Sedangkan bagi para ekonom politik yang radikal yang berpendapat bahwa institusi sepeti itu berada di bawah sumber daya material, Indonesia diatur oleh para oligarki dan terapi kejut dibutuhkan. Bagaimanakah tampilan analisa yang lebih bernuansa nantinya?
Saat ini, hasil-hasil yang bermunculan dapat dilihat dari asesmen komprehensif ketiga tentang demokratisasi Indonesia. Kajian sebelumnya (2003/2004, 2007) dilaksanakan oleh Demos (LSM riset), bersama dengan Universitas Oslo (UiO). Survei terkini berada dalam kajian lebih luas berjudul “Power, Welfare and Democracy” di Universitas Gadjah Mada (UGM) yang didukung oleh UiO.
Pertanyaannya masih sama: Sejauh apa institusi dan aktor benar-benar berkontribusi pada perkembangan demokrasi dalam artian kendali publik terhadap urusan-urusan publik atas dasar kesataraan politik; dan apa sajakah masalah dan peluangnya?
Metode ini juga direplikasi: mengumpulkan informasi secara sistematis dengan wawancara mendalam (masing-masing 6-8 jam) para pakar terbaik di lapangan di antara lebih dari 600 akademisi yang berkomitmen dan aktivis berpengalaman di seantero negeri dan juga di Jakarta.
Apa yang ditemukan dari hasil-hasil awal? Terdapat tiga kata kunci: stagnasi, pembukaan-pembukaan (openings) dan kegemparan (excitement).
Stagnasi, paling jelas terlihat dari langgengnya korupsi, buruknya aturan main (rule of law) and ketidaksetaraan politik. Ini adalah hasil yang ironis dari kombinasi yang mengesankan antara stabilitas dalam sistem politik yang koheren dan pemilihan yang meluas, kebebasan dan organisasi warga negara. Para aktor yang berkuasa bukan saja tidak menyesuaikan diri dengan aturan main yang baru, namun mereka juga menetapkan rincian dari aturan-aturan tersebut menurut kemauan mereka sendiri, seperti misalnya dengan mempersulit partai-partai baru untuk berpartisipasi dalam pemilihan.
Dengan cara yang sama, mereka menahan kapasitas politik mereka sendiri untuk mendominasi permainan seperti layaknya sebuah tim sepakbola yang kaya cenderung menang melawan tim yang miskin meskipun mereka berada di bawah aturan yang sama.

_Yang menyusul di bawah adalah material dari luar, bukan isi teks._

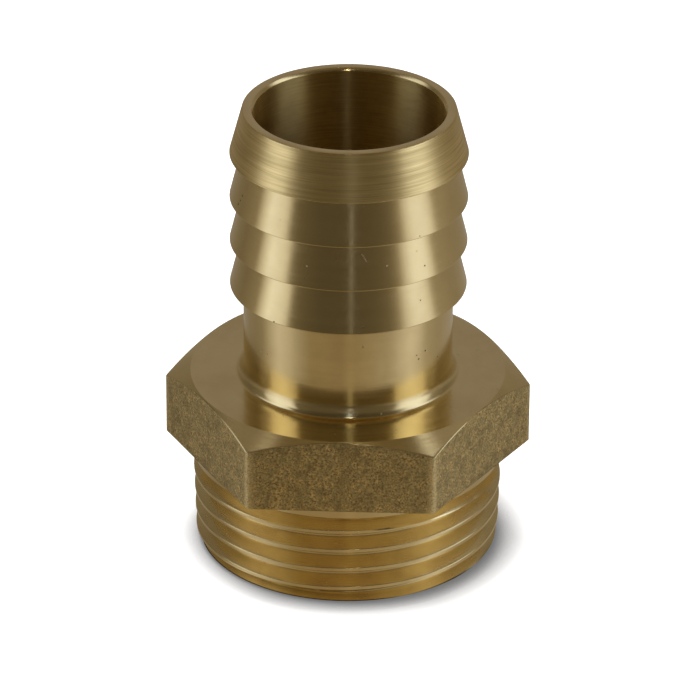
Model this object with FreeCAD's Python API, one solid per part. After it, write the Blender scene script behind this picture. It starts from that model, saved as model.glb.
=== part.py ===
import FreeCAD, Part
import math
import os

# A male hose barb tail for a 25 mm hose, with a 1 inch taper pipe thread, in brass.
# The real one is a single piece: the hexagon's flats are left as cast and the rest is turned.
# Lengths are in millimetres. It stands on its threaded end, with its axis along +Z and its
# origin at the centre of the end face.

# Bore, straight through
bore_radius = 10.0
bore_mouth_chamfer = 0.3
bore_end_chamfer = 0.6

# Hose spigot: saw-tooth barbs above a plain neck
barb_count = 4
barb_pitch = 5.05
barb_radius = 12.6
barb_root_radius = 11.35
rim_radius = 11.25
neck_radius = 11.15
neck_length = 10.35
neck_fillet = 1.8
neck_fillet_facets = 3

# Hexagon, with a turned top face and a chamfer turned on its corners
hex_across_flats = 34.0
hex_height = 8.2
hex_corner_round = 0.6
hex_face_margin = 0.15
hex_chamfer_angle = 30.0
hex_stock_margin = 1.0
hex_turn = -2.4

# Taper pipe thread, size 1, eleven threads to the inch, right-handed
thread_length = 11.5
thread_pitch = 2.309
thread_major_diameter = 33.249
thread_gauge_length = 10.39
thread_taper_on_diameter = 1.0 / 16.0
thread_depth = 1.479
thread_flank_angle = 27.5
thread_root_width = 0.385
thread_groove_overshoot = 0.3
thread_end_chamfer = 0.5
thread_crest_height_at_front = 1.82

# Plain collar under the hexagon, and the relief groove that the thread runs out into
collar_length = 1.1
relief_width = 0.7
relief_depth = 1.4
relief_wall_angle = 27.5

# Heights above the end face
hex_bottom = thread_length
hex_top = hex_bottom + hex_height
collar_bottom = hex_bottom - collar_length
total_height = hex_top + neck_length + barb_count * barb_pitch

upwards = FreeCAD.Vector(0, 0, 1)


def crest_radius(height):
    """Radius over the thread crests at a height above the end face."""
    gauge_radius = thread_major_diameter / 2
    return gauge_radius + (height - thread_gauge_length) * thread_taper_on_diameter / 2


def hex_corner_radius():
    """Distance from the axis to a sharp corner of the hexagon."""
    return hex_across_flats / 2 / math.cos(math.radians(30))


def barbs():
    """Outline of the barbs from the mouth down: each flares to a sharp edge, then steps in."""
    corners = [(rim_radius, total_height)]
    for number in range(1, barb_count + 1):
        edge_height = total_height - number * barb_pitch
        step_radius = neck_radius if number == barb_count else barb_root_radius
        corners.append((barb_radius, edge_height))
        corners.append((step_radius, edge_height))
    return corners


def neck_foot():
    """Outline of the fillet from the neck to the hexagon's top face, as short cones."""
    corners = []
    for step in range(neck_fillet_facets + 1):
        angle = math.radians(90) * step / neck_fillet_facets
        radius = neck_radius + neck_fillet * (1 - math.cos(angle))
        height = hex_top + neck_fillet * (1 - math.sin(angle))
        corners.append((radius, height))
    return corners


def hexagon():
    """Outline of the hexagon's top face and chamfer, turned on stock wider than its corners."""
    stock_radius = hex_corner_radius() + hex_stock_margin
    face_radius = hex_across_flats / 2 - hex_face_margin
    chamfer_drop = (stock_radius - face_radius) * math.tan(math.radians(hex_chamfer_angle))
    return [(face_radius, hex_top), (stock_radius, hex_top - chamfer_drop), (stock_radius, hex_bottom)]


def thread_blank():
    """Outline below the hexagon: collar, relief groove, and the taper that the thread is cut in."""
    floor_radius = crest_radius(collar_bottom) - relief_depth
    floor_end = collar_bottom - relief_width
    wall_end = floor_end - relief_depth * math.tan(math.radians(relief_wall_angle))
    return [
        (crest_radius(hex_bottom), hex_bottom),
        (crest_radius(collar_bottom), collar_bottom),
        (floor_radius, collar_bottom),
        (floor_radius, floor_end),
        (crest_radius(wall_end), wall_end),
        (crest_radius(thread_end_chamfer), thread_end_chamfer),
        (crest_radius(0) - thread_end_chamfer, 0),
    ]


def turned_body():
    """Everything that the lathe cuts, as one revolved outline."""
    corners = [(bore_radius, 0), (bore_radius, total_height)]
    corners += barbs() + neck_foot() + hexagon() + thread_blank()
    points = [FreeCAD.Vector(radius, 0, height) for radius, height in corners]
    outline = Part.makePolygon(points + points[:1])
    return Part.Face(outline).revolve(FreeCAD.Vector(0, 0, 0), upwards, 360)


def hexagon_bar():
    """Bar of hexagon section with rounded corners, as tall as the part."""
    points = []
    for corner in range(7):
        angle = math.radians(60 * corner + hex_turn)
        points.append(FreeCAD.Vector(math.cos(angle), math.sin(angle), 0) * hex_corner_radius())
    bar = Part.Face(Part.makePolygon(points)).extrude(upwards * total_height)
    upright_edges = [edge for edge in bar.Edges if edge.BoundBox.ZLength > total_height / 2]
    return bar.makeFillet(hex_corner_round, upright_edges)


def thread_groove():
    """Helical groove between the crests, from below the end face up to the collar."""
    # The crest height is given at the front, a quarter turn before the helix's start.
    start_height = thread_crest_height_at_front + thread_pitch / 4 - thread_pitch / 2 - 2 * thread_pitch
    helix_height = hex_bottom + thread_pitch - start_height
    taper_angle = math.degrees(math.atan(thread_taper_on_diameter / 2))
    helix = Part.makeLongHelix(thread_pitch, helix_height, crest_radius(start_height), taper_angle)
    # The section reaches beyond the crests, so that it cuts the surface cleanly.
    root_radius = crest_radius(start_height) - thread_depth
    mouth_radius = crest_radius(start_height) + thread_groove_overshoot
    root_half = thread_root_width / 2
    mouth_half = root_half + (mouth_radius - root_radius) * math.tan(math.radians(thread_flank_angle))
    section = Part.makePolygon([
        FreeCAD.Vector(root_radius, 0, -root_half),
        FreeCAD.Vector(root_radius, 0, root_half),
        FreeCAD.Vector(mouth_radius, 0, mouth_half),
        FreeCAD.Vector(mouth_radius, 0, -mouth_half),
        FreeCAD.Vector(root_radius, 0, -root_half),
    ])
    groove = Part.Wire(helix.Edges).makePipeShell([section], True, True)
    groove.translate(upwards * start_height)
    reach = 2 * thread_length
    below_collar = Part.makeCylinder(hex_across_flats, collar_bottom + reach, upwards * -reach)
    return groove.common(below_collar)


def bore_chamfer(height, depth, direction):
    """Cone that breaks the edge of the bore at an end face."""
    centre = upwards * height
    return Part.makeCone(bore_radius + depth, bore_radius, depth, centre, direction)


def hose_tail():
    """The whole fitting: turned within the hexagon bar, threaded, and its bore edges broken."""
    body = turned_body().common(hexagon_bar())
    body = body.cut(thread_groove())
    body = body.cut(bore_chamfer(total_height, bore_mouth_chamfer, -upwards))
    body = body.cut(bore_chamfer(0, bore_end_chamfer, upwards))
    return body.removeSplitter().Solids[0]


os.makedirs("parts", exist_ok=True)
fitting = hose_tail()
fitting.exportStep("parts/hose_tail.step")
print("hose_tail valid", fitting.isValid(), "volume", round(fitting.Volume), "mm3")
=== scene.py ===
import bmesh
import bpy
import math
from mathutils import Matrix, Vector


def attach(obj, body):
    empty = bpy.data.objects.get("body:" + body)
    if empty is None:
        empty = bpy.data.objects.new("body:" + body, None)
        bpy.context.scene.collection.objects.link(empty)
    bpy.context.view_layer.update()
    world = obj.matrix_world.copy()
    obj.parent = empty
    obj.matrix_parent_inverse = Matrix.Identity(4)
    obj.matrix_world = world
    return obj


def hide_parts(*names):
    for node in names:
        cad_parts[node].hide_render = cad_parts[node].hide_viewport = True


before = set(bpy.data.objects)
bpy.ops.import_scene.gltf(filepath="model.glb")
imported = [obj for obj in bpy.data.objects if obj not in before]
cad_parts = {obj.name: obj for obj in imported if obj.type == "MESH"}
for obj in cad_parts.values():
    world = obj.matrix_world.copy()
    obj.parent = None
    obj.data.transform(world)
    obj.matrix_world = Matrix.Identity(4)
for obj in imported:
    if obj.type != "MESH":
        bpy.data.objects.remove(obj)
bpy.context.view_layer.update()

# The turned outline of the fitting, from the bore out over the barbs, neck and hexagon to the end face.
# The real one is a single brass casting, held by its hexagon and turned all over but for the flats.
# Sizes are in millimetres from the axis and above the end face; each corner gets the rounding a tool leaves.
MM = 0.001
TURN = 2 * math.pi
BORE_RADIUS = 10.0
BORE_MOUTH_CHAMFER = 0.3
BORE_END_CHAMFER = 0.6
BARB_COUNT = 4
BARB_PITCH = 5.05
BARB_RADIUS = 12.6
BARB_ROOT_RADIUS = 11.35
RIM_RADIUS = 11.25
NECK_RADIUS = 11.15
NECK_LENGTH = 10.35
NECK_FILLET = 1.78
FILLET_SHOULDER = 0.61
FILLET_REACH = 0.68
HEX_BOTTOM = 11.5
HEX_HEIGHT = 8.2
HEX_FACE_RADIUS = 16.85
HEX_STOCK_RADIUS = 20.6
CHAMFER_SLOPE = math.tan(math.radians(30))
COLLAR_BOTTOM = 10.4
RELIEF_WIDTH = 0.7
RELIEF_DEPTH = 1.47
RELIEF_STEP = 0.15
GAUGE_RADIUS = 33.249 / 2
GAUGE_HEIGHT = 10.39
TAPER = 1 / 32
THREAD_FLANK = math.radians(27.5)
END_RADIUS = 15.85
HEX_TOP = HEX_BOTTOM + HEX_HEIGHT
TOTAL_HEIGHT = HEX_TOP + NECK_LENGTH + BARB_COUNT * BARB_PITCH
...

Media bicara panjang lebar tentang korupsi dan tentang badan-badan yang memerangi korupsi, namun masalah dasarnya adalah lemahnya representasi untuk mereka yang betul-betul menentang penyalahgunaan kekuasaan dan yang bisa membawa perubahan.
Indonesia tidak memungkinkan rakyat untuk membentuk partai kecil anti-korupsi yang pro-demokrasi dengan basis pergerakan sosial dan untuk berpartisipasi dan memenangkan pemilihan, seperti yang belakangan terjadi di New Delhi.
Kemenangan seperti itu tentunya tidak cukup, karena butuh lebih dari satu partai yang tidak puas untuk mengembangkan kebijakan-kebijakan alternatif. Tapi di Indonesia, para aktivis masyarakat sipil yang terserak dan pemimpin-pemimpin informal lainnya selama ini hanya mampu “berpolitik” secara individual dengan undangan dari partai-partai elit yang dominan, bahkan tanpa koordinasi melalui pergerakan sosial yang luas dan organisasi kepentingan.